I was awaken a few hours later with what felt like a stiletto right beneath my shoulder blade. Apparently, it was an acid reflux attack. Let me tell you something, tough guy - I have a decent pain threshold, but I was not prepared for the fury of an acid reflux attack. I was in agony. I was twisting and writhing like a wash rag being wrung out by an obsessive-compulsive maniac. You simply cannot get comfortable. I started machine-gunning Tagamet down my gullet to fend off the nastiness, but to no avail. I sought out my Zen-center to will the pain away, but all I could do was envision the "Tao of Pooh" book that used to sit on the tank of my toilet in my old condo. Finally, the pain subsided, but it left a dark mark on my soul. I have met my enemy and he is a bastard.

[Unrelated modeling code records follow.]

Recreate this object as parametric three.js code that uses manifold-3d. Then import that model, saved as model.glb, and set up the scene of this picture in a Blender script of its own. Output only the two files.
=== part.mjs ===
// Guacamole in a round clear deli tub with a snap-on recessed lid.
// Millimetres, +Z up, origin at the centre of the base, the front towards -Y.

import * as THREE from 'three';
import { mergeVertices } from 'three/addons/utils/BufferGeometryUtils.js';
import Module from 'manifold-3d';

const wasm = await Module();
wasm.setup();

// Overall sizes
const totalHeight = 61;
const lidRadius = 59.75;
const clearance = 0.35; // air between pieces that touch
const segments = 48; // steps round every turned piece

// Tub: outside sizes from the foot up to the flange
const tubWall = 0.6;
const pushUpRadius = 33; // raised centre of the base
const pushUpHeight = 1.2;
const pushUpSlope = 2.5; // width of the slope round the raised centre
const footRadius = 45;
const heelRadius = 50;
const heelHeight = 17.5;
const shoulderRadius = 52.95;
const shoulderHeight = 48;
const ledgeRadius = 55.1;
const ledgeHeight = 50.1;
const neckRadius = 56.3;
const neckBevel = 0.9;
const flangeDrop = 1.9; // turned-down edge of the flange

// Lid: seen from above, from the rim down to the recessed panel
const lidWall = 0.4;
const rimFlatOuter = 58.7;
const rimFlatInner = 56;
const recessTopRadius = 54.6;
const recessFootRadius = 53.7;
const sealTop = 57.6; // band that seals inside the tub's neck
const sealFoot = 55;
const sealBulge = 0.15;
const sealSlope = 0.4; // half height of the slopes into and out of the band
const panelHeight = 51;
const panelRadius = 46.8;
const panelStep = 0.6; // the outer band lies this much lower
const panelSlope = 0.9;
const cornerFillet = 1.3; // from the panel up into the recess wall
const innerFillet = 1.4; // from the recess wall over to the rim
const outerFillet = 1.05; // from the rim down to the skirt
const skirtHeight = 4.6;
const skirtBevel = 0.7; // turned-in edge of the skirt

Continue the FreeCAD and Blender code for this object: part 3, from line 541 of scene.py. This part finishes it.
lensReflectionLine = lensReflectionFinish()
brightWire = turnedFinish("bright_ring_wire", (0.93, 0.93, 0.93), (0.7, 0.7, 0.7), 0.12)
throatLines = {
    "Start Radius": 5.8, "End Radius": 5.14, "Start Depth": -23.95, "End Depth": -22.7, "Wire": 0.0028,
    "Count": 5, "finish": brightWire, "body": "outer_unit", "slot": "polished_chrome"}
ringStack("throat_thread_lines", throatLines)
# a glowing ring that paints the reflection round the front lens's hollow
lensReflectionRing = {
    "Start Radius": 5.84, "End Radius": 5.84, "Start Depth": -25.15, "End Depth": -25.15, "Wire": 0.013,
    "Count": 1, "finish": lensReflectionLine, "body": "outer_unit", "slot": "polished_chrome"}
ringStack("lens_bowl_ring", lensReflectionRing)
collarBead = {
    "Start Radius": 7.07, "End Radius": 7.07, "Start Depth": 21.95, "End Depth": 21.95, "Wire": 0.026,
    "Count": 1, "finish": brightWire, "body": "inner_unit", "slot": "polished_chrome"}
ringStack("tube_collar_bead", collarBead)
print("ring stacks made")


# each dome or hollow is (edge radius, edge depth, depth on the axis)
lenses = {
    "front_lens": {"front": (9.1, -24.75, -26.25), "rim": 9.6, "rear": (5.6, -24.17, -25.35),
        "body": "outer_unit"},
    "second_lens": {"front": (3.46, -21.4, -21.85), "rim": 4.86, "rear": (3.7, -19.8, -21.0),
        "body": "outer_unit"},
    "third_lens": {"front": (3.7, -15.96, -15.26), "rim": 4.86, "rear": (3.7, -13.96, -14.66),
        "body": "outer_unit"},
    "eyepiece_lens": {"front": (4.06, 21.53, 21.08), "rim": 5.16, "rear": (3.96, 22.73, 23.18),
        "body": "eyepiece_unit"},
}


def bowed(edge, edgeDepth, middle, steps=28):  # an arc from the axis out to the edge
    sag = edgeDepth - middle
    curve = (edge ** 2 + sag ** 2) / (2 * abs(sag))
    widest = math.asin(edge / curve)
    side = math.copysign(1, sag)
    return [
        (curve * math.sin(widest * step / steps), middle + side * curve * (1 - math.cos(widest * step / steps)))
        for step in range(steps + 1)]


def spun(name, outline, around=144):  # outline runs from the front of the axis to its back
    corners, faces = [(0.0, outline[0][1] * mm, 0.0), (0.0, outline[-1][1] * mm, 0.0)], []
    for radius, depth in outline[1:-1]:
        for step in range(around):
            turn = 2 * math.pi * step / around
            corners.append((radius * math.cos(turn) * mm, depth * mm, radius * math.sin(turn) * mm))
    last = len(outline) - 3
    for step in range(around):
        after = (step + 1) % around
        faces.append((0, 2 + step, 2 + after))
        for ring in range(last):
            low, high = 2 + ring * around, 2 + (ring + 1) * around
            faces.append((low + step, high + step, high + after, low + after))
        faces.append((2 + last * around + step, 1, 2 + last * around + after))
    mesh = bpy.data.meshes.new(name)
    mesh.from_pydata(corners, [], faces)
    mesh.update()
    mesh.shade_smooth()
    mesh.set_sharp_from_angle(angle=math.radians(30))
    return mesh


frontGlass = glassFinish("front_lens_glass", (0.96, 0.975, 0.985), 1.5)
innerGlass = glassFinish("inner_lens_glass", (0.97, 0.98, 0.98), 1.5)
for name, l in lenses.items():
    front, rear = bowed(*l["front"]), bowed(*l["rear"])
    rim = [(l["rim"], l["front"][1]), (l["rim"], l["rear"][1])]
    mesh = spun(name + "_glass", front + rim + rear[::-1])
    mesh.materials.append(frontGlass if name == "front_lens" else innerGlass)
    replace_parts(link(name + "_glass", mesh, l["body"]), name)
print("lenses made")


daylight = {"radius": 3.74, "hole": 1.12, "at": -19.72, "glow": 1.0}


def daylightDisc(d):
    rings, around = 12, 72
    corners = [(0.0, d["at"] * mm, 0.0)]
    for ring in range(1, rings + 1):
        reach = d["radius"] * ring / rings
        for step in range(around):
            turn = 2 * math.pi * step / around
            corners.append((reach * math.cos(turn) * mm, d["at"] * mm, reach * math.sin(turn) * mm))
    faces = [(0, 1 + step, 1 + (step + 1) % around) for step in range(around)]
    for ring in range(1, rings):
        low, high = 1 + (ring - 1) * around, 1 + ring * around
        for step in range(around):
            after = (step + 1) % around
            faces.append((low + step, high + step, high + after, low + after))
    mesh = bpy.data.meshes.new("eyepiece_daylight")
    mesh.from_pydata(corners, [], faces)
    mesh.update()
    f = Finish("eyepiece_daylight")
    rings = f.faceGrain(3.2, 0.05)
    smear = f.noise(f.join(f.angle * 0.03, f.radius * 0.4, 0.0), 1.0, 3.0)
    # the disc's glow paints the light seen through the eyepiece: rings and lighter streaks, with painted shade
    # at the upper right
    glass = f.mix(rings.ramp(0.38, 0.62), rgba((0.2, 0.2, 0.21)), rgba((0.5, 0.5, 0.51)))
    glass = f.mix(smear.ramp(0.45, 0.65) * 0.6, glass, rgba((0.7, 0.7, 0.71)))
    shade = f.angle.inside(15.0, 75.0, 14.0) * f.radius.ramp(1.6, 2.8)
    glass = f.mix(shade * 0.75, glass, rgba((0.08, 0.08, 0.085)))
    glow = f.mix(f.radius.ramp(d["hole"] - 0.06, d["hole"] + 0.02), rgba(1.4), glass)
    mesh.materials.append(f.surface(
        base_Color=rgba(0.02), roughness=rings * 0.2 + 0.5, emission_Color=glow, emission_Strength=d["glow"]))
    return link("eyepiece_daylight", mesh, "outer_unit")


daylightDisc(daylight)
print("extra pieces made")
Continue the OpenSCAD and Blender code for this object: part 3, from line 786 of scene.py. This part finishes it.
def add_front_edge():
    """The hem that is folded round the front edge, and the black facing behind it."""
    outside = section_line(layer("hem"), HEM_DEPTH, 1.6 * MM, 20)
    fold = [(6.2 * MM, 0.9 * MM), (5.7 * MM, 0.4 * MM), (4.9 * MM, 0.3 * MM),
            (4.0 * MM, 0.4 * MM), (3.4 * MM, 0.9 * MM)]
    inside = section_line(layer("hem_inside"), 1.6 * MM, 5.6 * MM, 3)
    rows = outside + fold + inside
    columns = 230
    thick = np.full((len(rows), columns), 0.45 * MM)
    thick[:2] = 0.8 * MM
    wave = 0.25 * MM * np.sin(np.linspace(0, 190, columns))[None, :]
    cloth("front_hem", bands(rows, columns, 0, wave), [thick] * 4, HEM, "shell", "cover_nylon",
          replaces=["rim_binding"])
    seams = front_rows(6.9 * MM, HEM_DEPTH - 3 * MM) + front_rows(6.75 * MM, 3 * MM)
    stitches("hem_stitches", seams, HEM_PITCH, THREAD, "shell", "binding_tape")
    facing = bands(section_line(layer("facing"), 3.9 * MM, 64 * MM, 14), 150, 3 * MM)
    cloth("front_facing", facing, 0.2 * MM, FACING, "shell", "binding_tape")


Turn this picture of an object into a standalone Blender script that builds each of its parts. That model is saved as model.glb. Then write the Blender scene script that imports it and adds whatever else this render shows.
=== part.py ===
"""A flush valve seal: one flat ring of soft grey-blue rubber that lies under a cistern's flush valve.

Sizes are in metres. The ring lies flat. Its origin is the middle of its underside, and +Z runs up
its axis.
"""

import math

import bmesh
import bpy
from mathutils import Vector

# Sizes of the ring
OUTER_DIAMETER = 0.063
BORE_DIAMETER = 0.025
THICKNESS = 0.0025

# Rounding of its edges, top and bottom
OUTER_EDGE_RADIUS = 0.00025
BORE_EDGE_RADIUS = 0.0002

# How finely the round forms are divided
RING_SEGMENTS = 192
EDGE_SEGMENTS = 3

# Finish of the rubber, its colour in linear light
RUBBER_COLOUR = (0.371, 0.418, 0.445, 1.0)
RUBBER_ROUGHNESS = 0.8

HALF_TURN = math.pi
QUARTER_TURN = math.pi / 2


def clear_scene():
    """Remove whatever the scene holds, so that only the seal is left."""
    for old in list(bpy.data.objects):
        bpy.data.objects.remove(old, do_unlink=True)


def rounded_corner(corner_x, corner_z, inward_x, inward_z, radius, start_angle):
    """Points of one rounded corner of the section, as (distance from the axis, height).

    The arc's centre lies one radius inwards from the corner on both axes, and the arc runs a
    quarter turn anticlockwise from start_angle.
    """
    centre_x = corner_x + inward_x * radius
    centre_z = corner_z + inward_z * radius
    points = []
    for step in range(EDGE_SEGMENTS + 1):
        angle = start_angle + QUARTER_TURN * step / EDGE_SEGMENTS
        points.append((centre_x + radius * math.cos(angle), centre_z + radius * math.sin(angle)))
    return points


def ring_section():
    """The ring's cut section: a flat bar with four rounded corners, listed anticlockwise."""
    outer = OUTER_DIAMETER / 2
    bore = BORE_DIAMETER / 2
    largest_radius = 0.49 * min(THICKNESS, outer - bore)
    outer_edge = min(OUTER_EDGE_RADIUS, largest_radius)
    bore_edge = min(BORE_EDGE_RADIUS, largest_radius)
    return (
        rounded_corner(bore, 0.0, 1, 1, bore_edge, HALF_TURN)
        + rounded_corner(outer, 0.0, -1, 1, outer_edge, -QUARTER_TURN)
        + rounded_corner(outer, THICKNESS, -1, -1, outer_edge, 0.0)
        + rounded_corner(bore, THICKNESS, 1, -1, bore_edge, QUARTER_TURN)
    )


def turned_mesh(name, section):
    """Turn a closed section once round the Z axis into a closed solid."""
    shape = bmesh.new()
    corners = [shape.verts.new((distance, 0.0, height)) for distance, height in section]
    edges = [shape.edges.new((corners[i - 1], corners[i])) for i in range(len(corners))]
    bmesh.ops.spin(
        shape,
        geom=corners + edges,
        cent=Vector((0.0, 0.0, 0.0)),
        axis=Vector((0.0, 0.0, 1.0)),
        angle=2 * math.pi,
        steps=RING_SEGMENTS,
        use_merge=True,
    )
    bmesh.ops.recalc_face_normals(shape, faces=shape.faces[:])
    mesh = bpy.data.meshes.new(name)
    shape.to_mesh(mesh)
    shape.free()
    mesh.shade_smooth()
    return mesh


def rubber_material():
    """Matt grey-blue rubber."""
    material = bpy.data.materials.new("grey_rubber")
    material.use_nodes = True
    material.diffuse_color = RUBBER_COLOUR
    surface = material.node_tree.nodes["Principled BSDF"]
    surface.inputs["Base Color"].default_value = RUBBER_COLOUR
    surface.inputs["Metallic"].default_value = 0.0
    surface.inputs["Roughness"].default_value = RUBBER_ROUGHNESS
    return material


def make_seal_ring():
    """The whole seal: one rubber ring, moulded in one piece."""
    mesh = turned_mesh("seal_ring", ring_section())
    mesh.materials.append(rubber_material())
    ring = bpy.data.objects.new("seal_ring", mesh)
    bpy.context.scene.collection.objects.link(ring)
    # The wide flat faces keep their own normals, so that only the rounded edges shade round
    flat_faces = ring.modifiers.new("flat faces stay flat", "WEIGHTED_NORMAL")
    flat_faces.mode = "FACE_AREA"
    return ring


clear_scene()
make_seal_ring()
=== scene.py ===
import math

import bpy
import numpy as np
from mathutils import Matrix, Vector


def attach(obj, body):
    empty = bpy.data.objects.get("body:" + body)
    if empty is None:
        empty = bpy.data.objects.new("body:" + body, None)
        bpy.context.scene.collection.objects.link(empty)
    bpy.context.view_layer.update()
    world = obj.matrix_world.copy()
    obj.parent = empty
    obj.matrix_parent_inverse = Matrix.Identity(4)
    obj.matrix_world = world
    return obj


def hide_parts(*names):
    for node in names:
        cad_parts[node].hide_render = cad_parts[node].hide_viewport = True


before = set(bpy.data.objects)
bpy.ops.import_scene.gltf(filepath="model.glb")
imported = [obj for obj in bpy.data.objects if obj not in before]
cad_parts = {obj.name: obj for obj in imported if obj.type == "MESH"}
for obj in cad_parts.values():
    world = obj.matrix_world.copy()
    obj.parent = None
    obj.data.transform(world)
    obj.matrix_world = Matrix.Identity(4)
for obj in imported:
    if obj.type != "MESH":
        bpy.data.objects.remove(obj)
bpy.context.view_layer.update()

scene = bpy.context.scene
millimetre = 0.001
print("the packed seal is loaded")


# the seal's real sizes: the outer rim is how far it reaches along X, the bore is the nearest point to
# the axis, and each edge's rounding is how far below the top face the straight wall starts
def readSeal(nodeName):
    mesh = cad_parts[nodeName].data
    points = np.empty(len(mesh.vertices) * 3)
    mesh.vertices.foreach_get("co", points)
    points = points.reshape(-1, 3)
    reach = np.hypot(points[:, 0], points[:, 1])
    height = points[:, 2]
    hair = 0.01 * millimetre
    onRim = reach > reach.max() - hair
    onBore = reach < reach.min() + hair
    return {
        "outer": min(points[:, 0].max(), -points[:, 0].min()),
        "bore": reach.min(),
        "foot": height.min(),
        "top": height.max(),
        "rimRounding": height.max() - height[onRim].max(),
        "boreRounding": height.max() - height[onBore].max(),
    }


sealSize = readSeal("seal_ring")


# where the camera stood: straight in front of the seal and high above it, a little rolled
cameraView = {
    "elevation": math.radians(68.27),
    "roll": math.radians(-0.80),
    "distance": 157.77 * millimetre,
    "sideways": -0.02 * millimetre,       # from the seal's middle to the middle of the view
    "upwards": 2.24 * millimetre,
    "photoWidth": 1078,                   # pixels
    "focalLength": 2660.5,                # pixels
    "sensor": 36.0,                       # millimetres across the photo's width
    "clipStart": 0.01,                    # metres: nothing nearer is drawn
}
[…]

So, there I was, two hours from home and The Simpsons starting in, yep, two hours. I gunned the engine, the car rattled like an epileptic Elvis impersonator, and I shimmied up the highway. Racing against the clock, I drove so fast that I actually went back in time. I looked at my Mohawk and rat-tail in the rear-view mirror and decided to slow down. I figured that I would make it back just in time to catch Danny Elfman's overture. I pulled in, grabbed my bags, raced up the steps, threw said bags in the air, raced to the television, turned on Fox, and...

It was a freaking NASCAR race. The screams of anger set off car alarms up and down the street. I HATE NASCAR, or any other kind of racing.

Yeah, and this coming from a person who was doing 100 on his way home. Think I'll go buy a wind chime.